Workers digging Britain’s newest railway have unearthed 20 Roman skulls buried beneath Liverpool Street station.
The remains, estimated to be around 1700 years old, were found alongside thousands of other Roman artefacts during construction of the £15bn London Crossrail project.
Archaeologists reckon the 3rd Century skulls could be some of the first Romans buried in Britain after they changed from cremation to burial.
Nicholas Elsden from the Museum of London Archaeology said: “It’s relatively unusual find to find so many concentrated in one area when you’re not in a graveyard.
“We’re 100 yards outside the Roman city walls.”
The skulls were buried six metres below the surface and are believed to have been carried there along a historic underground Thames tributary, the River Walbrook.
Lead archaeologist Jay Carver said: “This is an unexpected and fascinating discovery that reveals another piece in the jigsaw of London’s history.
“This isn’t the first time that skulls have been found in the bed of the River Walbrook and many early historians suggested these people were killed during the Boudicca rebellion against the Romans.

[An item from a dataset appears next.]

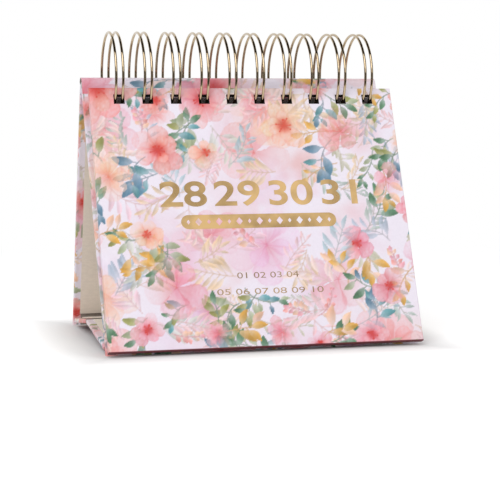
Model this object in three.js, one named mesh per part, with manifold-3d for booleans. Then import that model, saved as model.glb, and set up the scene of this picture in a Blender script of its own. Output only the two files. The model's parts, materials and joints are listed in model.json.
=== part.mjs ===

“We now think the skulls are possibly from a known Roman burial ground about 50 metres up river from our Liverpool Street station worksite.
“Their location in the Roman layer indicates they were possibly washed down river during the Roman period.”
The Museum of London Archaeology will analyse the finds in a bid to discover more about the people, including how they died, what they ate and what they were like.
The Crossrail project, a train line cutting through the heart of London, is set to be completed in 2018.
Since construction began four years ago over 10,000 historic artefacts spanning more than 55 million years of life in London have been discovered.
They include dinosaur bones and a Mesolithic ‘tool factory’ where 150 flint tools were found.
The Crossrail route will pass through 38 stations and stretch 62 miles from Maidenhead, Berks, to Abbey Wood, in South East London.